The author then says (Sect. 92): “ The view we have taken of the law of nature, leads us to a different conclusion from either of these, viz., that by that law, and without statutory enactment, the homicide or maiming a negro slave is prohibited, and unlawful, but that it requires statutory enactment to provide punishment for such offences.”

(Sect. 94.) The protection of the person of the slave depending so completely upon statute law, it becomes a question of importance, what words in a statute would extend to this class of individuals ? Generally, it would seem, that an act of the legislature, would operate upon every person within the limits of the State, both natural and artificial. Yet, when the provisions of the statute evidently refer to natural persons, the court will not extend them to artificial.

Nor will statutes ever be so construed as to lead to absurd or ridiculous conclusions.
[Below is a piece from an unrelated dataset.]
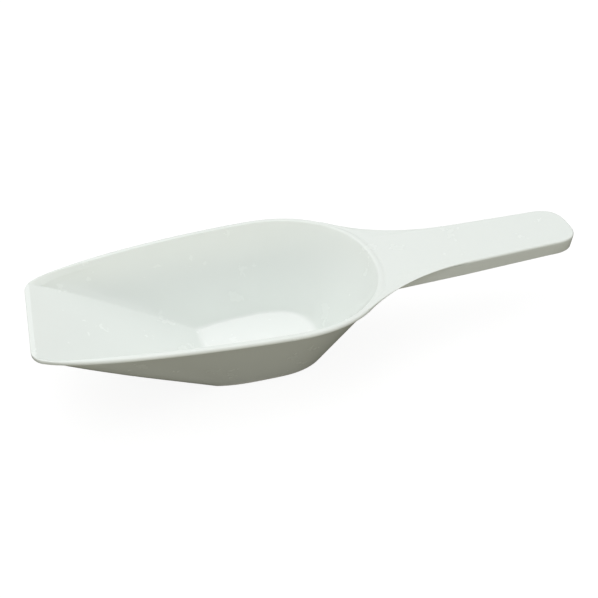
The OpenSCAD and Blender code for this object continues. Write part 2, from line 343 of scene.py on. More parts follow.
class Section:
    """The bowl's corner points at step u, from the floor up the inside and down the outside."""

    def __init__(self, sizes, u):
        self.sizes, self.u = sizes, u
        side = min(1.0, u)
        slope = math.atan2(PLATE_TOP - FLOOR_T, FLOOR_FRONT - LIP_X - sizes.rim_width)
        ramp_reach = sizes.wall / math.sin(slope)
        ramp_foot = ramp_reach - sizes.wall / math.tan(slope)
        ramp_length = FLOOR_FRONT - ramp_foot - LIP_X
        lip_over = -sizes.lip_depth * ramp_length / (PLATE_TOP - sizes.lip_depth)
        outer = mouth(sizes, u, 0)
        crown_end = mouth(sizes, FLARE_AT, 0).x - LIP_X
        share = min(1.0, (outer.x - LIP_X) / crown_end)
        self.top = PLATE_TOP + 4 * RIM_CROWN * share * (1 - share)
        inner = foot(u, 0)
        rim_width = mix(sizes.corner_rim, sizes.rim_width, ramp(u, CORNER, 1.35))
        self.inner_foot = lifted(inner, FLOOR_T)
        self.inner_top = lifted(wall_line(sizes, u, sizes.lip_width, rim_width), self.top)
        self.outer_foot = lifted(foot(u, mix(ramp_foot, 1.2 * MM, side)), 0)
        outer_top = lifted(wall_line(sizes, u, lip_over, sizes.rim_over), self.top)
        drop = mix(sizes.lip_depth, sizes.rim_depth, side)
        self.rim_high = lifted(outer, self.top)
        self.rim_low = lifted(outer, self.top - drop)
        self.under = at_height(self.outer_foot, outer_top, self.top - sizes.rim_depth)
        self.seam_in = at_height(
            self.inner_foot, self.inner_top, self.top - mix(SEAM_DROP_LIP, SEAM_DROP, side))
        self.seam_out = at_height(self.outer_foot, outer_top, self.top - SEAM_DROP)
        middle = Vector((mix(FLOOR_FRONT, FLOOR_END, 0.4), 0))
        flat = mix(inner, middle, 0.45)
        self.floor_in = lifted(flat, FLOOR_T)
        self.floor_out = lifted(flat, 0)
        self.fillet = mix(sizes.floor_edge, sizes.floor_rear_edge, ramp(u, 2.1, REAR))
        self.outer_fillet = mix(sizes.base_edge, sizes.base_rear_edge, ramp(u, 1.0, 2.3))

    def bowed(self, foot_end, seam_end, bow):
        """Points up a face, which swells sideways below the lip's corners."""
        reach = bow * (1 - ramp(self.u, CORNER, 1.4))
        points = []
        for t in FACE_STEPS:
            p = mix(foot_end, seam_end, t)
            p.y += reach * math.sin(math.pi * (1 - t) ** 0.6)
            points.append(p)
        return points

    def wall(self):
        """The wall, with its fillets to the floor."""
        return (
            [self.floor_in]
            + rounded(self.floor_in, self.inner_foot, self.seam_in, self.fillet, 10)
            + self.bowed(self.inner_foot, self.seam_in, self.sizes.bow_in)
            + [self.seam_in, self.seam_out]
            + self.bowed(self.outer_foot, self.seam_out, self.sizes.bow_out)[::-1]
            + rounded(self.seam_out, self.outer_foot, self.floor_out, self.outer_fillet, 10)
            + [self.floor_out]
        )

    def rim(self):
        """The free rim, rounded on both edges."""
        s, side = self.sizes, min(1.0, self.u)
        edge = mix(s.mouth_edge, s.rear_edge, ramp(self.u, SIDE, FLARE_AT))
        return (
            [self.seam_in]
            + rounded(self.seam_in, self.inner_top, self.rim_high, mix(0.4 * MM, edge, side), 8)
            + rounded(self.inner_top, self.rim_high, self.rim_low,
                      mix(0.6 * MM, s.rim_edge, side), 8, 0.72)
            + rounded(self.rim_high, self.rim_low, self.under,
                      mix(LOW_EDGE_LIP, LOW_EDGE, side) * MM, 3, 0.25)
            + rounded(self.rim_low, self.under, self.seam_out,
                      mix(UNDER_EDGE_LIP, UNDER_EDGE, side) * MM, 3)
            + [self.seam_out]
        )

    def rear_rim(self):
        """The rim where the handle's plate carries on from it, as a low bead."""
        edge_high, edge_low = rim_seam(self.sizes, self.u)
        level = lifted(edge_high, self.top)
        fall = level.z - edge_high.z
        bead = []
        for t in BEAD_STEPS:
            p = mix(self.inner_top, level, t)
            p.z -= fall * ramp(t, 0.4, 1.0)
            bead.append(p)
        return (
            [self.seam_in]
            + rounded(self.seam_in, self.inner_top, level, self.sizes.rear_edge, 8)
            + bead
            + [edge_high, edge_low]
            + rounded(edge_low, self.under, self.seam_out, 0.3 * MM, 3)
            + [self.seam_out]
        )


def bead_fall(sizes, u):
    """How far the handle's plate lies below the rim's top at step u."""
    return sizes.bead * ramp(u, FLARE_AT, FLARE_AT + BEAD_RUN)


def settle(sizes, x):
    """How far the handle's top lies below the level of the rim at x."""
    return sizes.bead * min(1.0, (END_X - x) / (END_X - GRIP_X))


def seam_line(sizes, u):
    """Plan of the line where the plate or a wing starts beside the rim."""
    return mouth(sizes, u, mix(2.1, -0.8, ramp(u, FLARE_AT, FLARE_AT + BEAD_RUN)) * MM)


def rim_seam(sizes, u):
    """The upper and lower ends of the seam between the rim and the handle."""
    p = seam_line(sizes, u)
    return lifted(p, PLATE_TOP - bead_fall(sizes, u)), lifted(p, PLATE_LOW)


# ---------------------------------------------------------------- modelling helpers

PIECES = []
FORM = "_form"
SMOOTH_BELOW = 32
# Two seam points closer than this are taken as one, and normals within the angle are blended
SAME_PLACE = 0.01 * MM
ALIKE_WITHIN = 20


def start_afresh():
    if bpy.context.mode != "OBJECT":
        bpy.ops.object.mode_set(mode="OBJECT")
    bpy.ops.object.select_all(action="DESELECT")


def named(name):
    """The object that an operator has just added, renamed."""
    piece = bpy.context.active_object
    piece.name = name
    piece.data.name = name
    return piece


def form(node):
    """The object just added, named as the form that stands for a CAD node."""
    return named(node + FORM)


def edit(piece):
    start_afresh()
    piece.select_set(True)
    bpy.context.view_layer.objects.active = piece
    bpy.ops.object.mode_set(mode="EDIT")
    bpy.ops.mesh.select_mode(type="VERT")
    return bmesh.from_edit_mesh(piece.data)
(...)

Experience has proved, what theory would have demonstrated, that masters and slaves cannot be governed by the same laws. So different in position, in rights, in duties, they cannot be the subjects of a common system of laws. Hence the conclusion, that statutory enactments never extend to, or include, the slave, neither to protect nor to render him responsible, unless specifically named, or included by necessary implication.” See Wash v. The State, 14 S. & M. 120; and The State v. Whyte & Sadler, 2 N. & McC. 175; 4 Dev. 340; 1 Scam. 178; 2 Dev. 263; 5 Rand. 678; Cobb, Law of Slavery, §§ 94, 303, 318, 320, 321; State v. Mary Hage, 1 Bailey R. 275; Grady v. The State, 11 Georgia, 253.

In Neal v. Farmer, 14 Georgia R. 579, it is said by Justice Nisbet, in a very able and elaborate opinion on this subject, that “it is theoretically everywhere, and in Georgia experimentally true, that two races of men living together, one in the character of masters and the other in the character of slaves, cannot be governed by the same laws. Whatever rights humanity, or religion, or policy, may concede to the slave, they must, in the nature of the relation, be often different from those of the master. The forms of proceeding, and the rules of evidence, for their protection, as well as the penalties for their violation, must necessarily, in many instances, be different. The civil rights of the master do not appertain to the slave; of these, he can have none whatever. The rights personal — if they might be so designated — of the slave, are some of them essentially different from those of the master, and cannot, therefore, be the subject of a common system of laws. They must he defined hy positive enactments, which, whilst they protect the slave, guard the rights of the master.” And the same views are expressed by Chief Justice Lumpkin, in Bryan v. Walton, 14 Georgia R. 198, and 20 Ib. 510.

In this State, the legislature has adopted a cede, with express reference to the trial of slaves, defining the offences, from murder to the lowest offences; affixing penalties; establishing a special tribunal for their trial, wholly differing in its character from the mode applied to persons who are citizens; regulating the competency of witnesses — how summoned — the mode of compelling their attendance; and providing for the keeping and preservation of its records and papers, and for fees and costs, and, finally, for appeal to the Circuit Court.

It can hardly be supposed, therefore, that, in the great number, variety, and minute particularity of the provisions, establishing a system, baying reference to this class alone, it could have escaped the scrutiny of the legislature, if they had so intended, to make provision for writs of error also; and the fact, that in an act, so carefully considered and making such important changes, no provision for writs of error to this court is made, is strongly persuasive that none was intended.

Without determining the general question discussed by the authorities to which we have referred, we think it the manifest intent of the legislature, in all cases not capital, to make the appeal from the jury of triers to the Circuit Court, and a trial there, final; otherwise, the whole scope and object of our laws providing this new and inferior tribunal, would not only be defeated, but the very delay they were intended to prevent, would be thereby created. If the writ of error be allowed in this class of cases, then slaves, free negroes, and mulattoes, for the most trivial offences, will be allowed three distinct trials, any one of which, if found for the defendant, is final: while for capital crimes, involving life, no such provision is made, and while the superior race, the white man, has no such right extended to him, in cases of the greatest magnitude, by our laws.

Statutes will never be construed so as to lead to conclusions so absurd. Smith’s Commentaries, §§ 517, 518; United States v. Fisher, 2 Cranch, 400; 7 Mass. 523 ; Cobb, Law of Slavery, § 94.

The same principles are applicable to the case of The State v. Patrick, submitted to us with the case under consideration.

The writs of error, in these cases, are therefore dismissed, for want of jurisdiction.